Theater News

E…Her Name is Ethel

Director JOAN MICKLIN SILVER looks at Ethel Rosenberg through a new lens in her latest stage project. Georgia Holof takes a look at a woman looking at women.


The hottest news on the new play front is that the multi-medium-loving bi-coastal director Joan Micklin Silver is returning to the New York stage with a new play, The Betrayal of Ethel Rosenberg. Playwright Lu Hauser is currently putting the finishing touches on the final draft with a first reading soon in the offing.

Not by chance is this play about a woman and by a woman, nor will the development process of this play be any different from any of Silver’s other projects, which on screen includes such films as Chilly Scenes of Winter, Between the Lines, Hester Street, and, perhaps most famously, Crossing Delancey. Each film is centered by cliché-shattering roles for leading actresses. As a director, Silver is known to work tirelessly to make sure this is so–and she demands the same attention to detail from her cast and crew. Her women do not derive their identity from the men in their lives–or at least they learn not to do so pretty quickly. “Women make choices,” says Silver. “We take action. We are assertive, not strident. We negotiate.” The women in Silver’s films have intelligence and, above all, humor.
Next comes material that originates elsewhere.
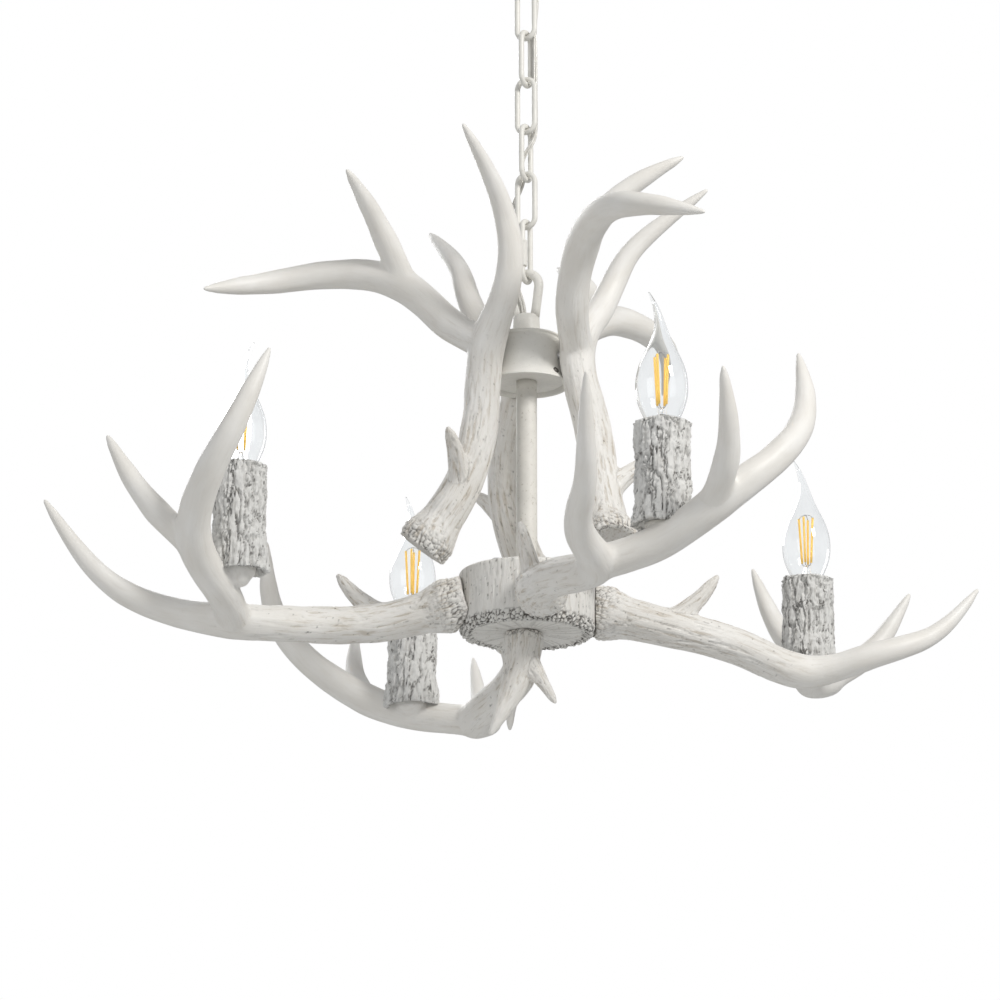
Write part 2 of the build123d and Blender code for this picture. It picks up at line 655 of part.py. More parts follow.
for name, seat in candle_feet.items():
    foot = Plane(origin=seat + Vector(0, 0, seat_gap))
    with BuildPart() as sleeve:
        add(turned(foot, [(0, sleeve_foot_radius, 0), (sleeve_foot_height, sleeve_radius, 0),
                          (sleeve_height, sleeve_radius, 0)]))
        add(turned(foot, [(sleeve_floor, sleeve_bore, 0), (sleeve_height + 1, sleeve_bore, 0)]), mode=Mode.SUBTRACT)
        with Locations(foot):
            peg(nipple_radius + thread_gap, 3 * sleeve_floor, mode=Mode.SUBTRACT)
    finish(sleeve.part, f"candle_sleeve_{name}")

    holder_low = sleeve_floor + seat_gap
    holder_top = holder_low + holder_height
    with BuildPart() as holder:
        add(turned(foot, [(holder_low, holder_radius, 0), (holder_top, holder_radius, 0)]))
        with Locations(foot):
            with Locations((0, 0, holder_top)):
                Cylinder(cap_radius + screw_play, socket_depth, align=(Align.CENTER, Align.CENTER, Align.MAX),
                         mode=Mode.SUBTRACT)
            with Locations((0, 0, holder_low)):
                peg(nipple_radius + thread_gap, holder_height, align=(Align.CENTER, Align.CENTER, Align.MIN),
                         mode=Mode.SUBTRACT)
    finish(holder.part, f"lampholder_{name}")

    # the bulb's neck; local X points to where its bent tail leans
    tail_turn = radians(bulb_turns[name])
    neck = Plane(origin=foot.origin + Vector(0, 0, holder_top + seat_gap), x_dir=(cos(tail_turn), sin(tail_turn), 0))
    body = [(0, bulb_neck_radius), (bulb_belly * 0.25, bulb_radius * 0.82), (bulb_belly * 0.6, bulb_radius * 0.97),
            (bulb_belly, bulb_radius), (bulb_belly + 13, bulb_radius * 0.8), (bulb_shoulder, bulb_shoulder_radius)]
    tail = [(bulb_shoulder + 9, 5.6, 0.4), (bulb_shoulder + 20, 3.2, 1.6), (bulb_shoulder + 33, 2.0, 5.5),
            (bulb_height, 0.9, bulb_tail_bend)]
    with BuildPart() as glass:
        add(turned(neck, [(level, radius, 0) for level, radius in body] + tail))
        add(turned(neck, [(level + (bulb_wall if level == 0 else 0), radius - bulb_wall, 0)
                          for level, radius in body]), mode=Mode.SUBTRACT)
        with Locations(neck):
            peg(stem_radius + 1.0, 4 * bulb_wall, mode=Mode.SUBTRACT)
    finish(glass.part, f"bulb_{name}_glass")

    with BuildPart() as core:
        with Locations(neck):
            with Locations((0, 0, -seat_gap)):
                Cylinder(cap_radius, cap_length, align=(Align.CENTER, Align.CENTER, Align.MAX))
            with PolarLocations(filament_circle, 4):
                with Locations((0, 0, filament_start)):
                    Box(filament_width, filament_width, filament_length,
                        align=(Align.CENTER, Align.CENTER, Align.MIN))
        add(turned(neck, [(-seat_gap, stem_radius, 0), (filament_start - 2.0, stem_radius * 0.7, 0)], 8))
        for level in (filament_start - 2.0, filament_start + filament_length - 1.0):
            add(turned(neck, [(level, filament_circle + filament_width, 0),
                              (level + 2.0, filament_circle + filament_width, 0)], 8))
    finish(core.part, f"bulb_{name}_core")


# ---------------------------------------------------------------- leads

# the leads' route: across in the links' two planes, then height
lead_route = [(0, 0, -33.0), (0.3, -0.3, -41.0), (4.6, -4.6, -53.0), (5.2, -4.8, -80.0), (4.8, -5.2, -112.0),
              (5.2, -4.8, -140.0), (4.8, -4.9, -168.5), (4.0, -1.2, -177.5), (-4.0, -1.2, -190.5),
              (-4.9, -4.9, -199.5), (-12.0, -3.4, -222.0), (-10.5, 2.0, -248.0), (-5.8, 5.8, -274.0),
              (-5.4, 5.6, -284.0), (-2.2, 1.2, -301.0), (-1.0, 0.0, -316.0)]


def lead_point(across, along, height):
    return facing.x_dir * across + edge_on.x_dir * along + Vector(0, 0, height)


with BuildPart() as leads:
    lead_points = [lead_point(*point) for point in lead_route]
    with BuildLine() as lead_path:
        Polyline(*lead_points)
    with BuildSketch(Plane(origin=lead_points[0], x_dir=facing.x_dir, z_dir=lead_points[1] - lead_points[0])):
        RegularPolygon(lead_radius, 8)
    sweep(path=lead_path.line, transition=Transition.RIGHT)

cuts = [0, *pivots, 2 * hub_low]
for number, (top, low) in enumerate(zip(cuts, cuts[1:])):
    with BuildPart() as stretch:
        add(leads.part)
        split(bisect_by=Plane.XY.offset(low), keep=Keep.TOP)
        split(bisect_by=Plane.XY.offset(top), keep=Keep.BOTTOM)
    finish(stretch.part, f"leads_{number + 1}")
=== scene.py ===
import math

import bpy
import numpy as np
from mathutils import Matrix, Vector


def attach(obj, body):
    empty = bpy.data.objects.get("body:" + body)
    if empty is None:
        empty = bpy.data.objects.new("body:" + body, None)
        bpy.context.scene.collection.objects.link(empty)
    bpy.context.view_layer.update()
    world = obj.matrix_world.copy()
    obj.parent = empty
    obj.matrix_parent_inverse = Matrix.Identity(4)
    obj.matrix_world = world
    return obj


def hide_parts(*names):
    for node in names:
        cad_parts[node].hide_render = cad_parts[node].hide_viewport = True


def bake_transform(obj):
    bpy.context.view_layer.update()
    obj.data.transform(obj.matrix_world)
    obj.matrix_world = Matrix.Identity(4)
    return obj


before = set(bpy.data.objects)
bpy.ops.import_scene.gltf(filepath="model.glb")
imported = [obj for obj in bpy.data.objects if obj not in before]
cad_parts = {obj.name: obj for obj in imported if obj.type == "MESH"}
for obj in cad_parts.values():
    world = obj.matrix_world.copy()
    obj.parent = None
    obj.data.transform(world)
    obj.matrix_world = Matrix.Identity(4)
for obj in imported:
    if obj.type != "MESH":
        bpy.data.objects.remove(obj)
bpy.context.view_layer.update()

# Lengths are in millimetres, and MM turns them into metres. The camera, lights and floor are in metres.
MM = 0.001
HUB = -523.1                      # height of the hub's middle
HUB_HALF = 23                     # half its height
E1 = np.array([0.882948, -0.469472, 0.0])   # across the links that face the viewer
E2 = np.array([0.469472, 0.882948, 0.0])    # across the links that stand edge-on
UP = np.array([0.0, 0.0, 1.0])


# ---------------------------------------------------------------- noise

def lattice(ix, iy, iz, seed):
    """A repeatable number from 0 to 1 at each whole-number point."""
    n = (ix * 374761393 + iy * 668265263 + iz * 2147483647 + seed * 1442695041) & 0xFFFFFFFF
    n = ((n ^ (n >> 13)) * 1274126177) & 0xFFFFFFFF
    n = ((n ^ (n >> 16)) * 2246822519) & 0xFFFFFFFF
    return ((n >> 8) & 0xFFFF) / 65535.0


def noise(p, seed=0):
    """Smooth noise from -1 to 1 at points p."""
    base = np.floor(p).astype(np.int64)
    f = p - base
    f = f * f * (3 - 2 * f)
    total = np.zeros(len(p))
    for dx in (0, 1):
        for dy in (0, 1):
            for dz in (0, 1):
                w = (f[:, 0] if dx else 1 - f[:, 0]) * (f[:, 1] if dy else 1 - f[:, 1])
                w = w * (f[:, 2] if dz else 1 - f[:, 2])
                total += w * lattice(base[:, 0] + dx, base[:, 1] + dy, base[:, 2] + dz, seed)
    return total * 2 - 1


def fractal(p, seed=0, octaves=3):
    return sum(noise(p * 2.0 ** k, seed + k) * 0.5 ** k for k in range(octaves))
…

One can see how this philosophy may have led directly to her wildly successful Off-Broadway revue, A…My Name is Alice which Silver co-conceived and co-directed with Julianne Boyd.

The two began auditioning writers and material in Silver’s apartment. “We want to show women as we are at this moment,” she told prospective contributors at the time of the development of the project in the mid-’80s. “Show us with all our quirks, foibles, strengths, and dreams. And we don’t want to scare away the men in the audience. We like men.”

Silver then included a variety of man-friendly segments in the show, including songs and sketches by Marta Kaufman and David Crane (Friends and Veronica’s Closet), Steve Tesich, Doug Katsaros and David Zippel (City of Angels), and June Siegel, David Mettee and this writer, among others.

The American Place Theater did the first reading. With the aforementioned attention to detail, some re-thinking and rewriting followed. It was a cottage industry–with the various collaborators still working in Silver’s living room. More readings, more rewrites, more meetings followed, along with advice from Silver: “Flesh this out with more dialogue,” she told one team, a thought echoed by Boyd. “Cut this by a third,” was the advice to another. The upshot was that every sketch–like every scene from a Silver film–was given the attention deserving of a three-act play.

A…My Name is Alice opened at the Village Gate in 1984 to critical acclaim and won an OBIE award. The Silver and Boyd team then followed up that success with A…My Name is Still Alice, with many of the same writers contributing material along with such new additions to the creative team as Michael John LaChuisa, Dan Berkowitz, Amanda McBroom, and Christine Lavin. With Silver again directing, the show opened at San Diego’s Old Globe and, eventually, played Second Stage Theatre before heading out on tour. Finally, with “waste not, want not” being the typical motto of directors, songs from both Alice productions were woven into a (sort of) new revue, A…My Name Will Always Be Alice, which ran at Barrington Stage Company, where Boyd is Artistic Director.

The moral of the story, at least from the Silver point of view, is that the process of developing and enhancing material is at least as important as what results in the final product. Thus, if history repeats itself, The Betrayal of Ethel Rosenberg will be given a series of readings while Hauser rewrites and Silver polishes. And, when the right venue is found, we will be given a new, clear vision of this mysterious woman, executed along with her husband Julius in 1953 after they were pronounced guilty of espionage. Perhaps the long-unanswered questions about Ethel Rosenberg–Was she dark villain or tragic victim?–will be answered through this play.